There is no reason to distinguish between cases 1 and 2, since the fundamental physics is the same.
The times of both processes are very different.
The first process: the atom is slowly decaying, it can take billions of years, but will decay eventually. Individual atoms have different times of decay and we cannot predict it now.
The second process begins when the atom has decayed into some other particles and these enter the detector and trigger the detection process in it. This is very fast, <milliseconds or so.
It is most natural to think that these are two different processes. If the Copenhagen explanation of the formalism does not distinguish them, I think so much worse for the tenability of that explanation.
The way that I would think of the process is as before. If at time t1 we measure an H-atom in the state 2p and at time t2 we find it in the 1s state, we know that the decay happened at some time in between and it was instantaneous.

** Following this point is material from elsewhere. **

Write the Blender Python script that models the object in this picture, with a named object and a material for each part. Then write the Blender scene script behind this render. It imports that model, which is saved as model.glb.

I do not think one can measure which electronic state the atom is in. The 1s, 2p symbols only refer to terms of optical spectra, or eigenfunctions of Schroedinger's equation, but not to results of measurement of the state. Such measurement could be done by measuring X-rays scattered by the electron in the atom, but this would necessarily perturb the atom so much that its state would be far away from what it is in natural conditions (it would ionize).
I may be mistaken; do you have some reference to a paper which deals with direct measurement of electronic states?
What we can do is to resolve light radiated/scattered by the atoms. If one measure this, many features of the spectra (splitting in el./mag. field, sharpness of lines) is well explained by Schroedinger's wave mechanics, with no need to introduce instantaneous Copenhagen jumps.
There are transitions, but there is solid evidence that they are gradual - coherence time of 1s-2p line is 1 ns, interference and dispersion phenomena, ...
But let us suppose the electron really have jumped instantaneously from 2p to 1s state and radiated photon of frequency f = \frac{E_{2p} - E_{1s}}{h}.
Now what the frequency of the photon means if the process was instantaneous ?!
The frequency of radiation can only be defined within 1 ns coherence time if the wave has at least this extent. So the radiation has to be produced at least for 1 ns.
How can you explain the coherence of the radiated wave and preserve instantaneity of the transition? This was and is a serious problem for theory with instantaneous jumps.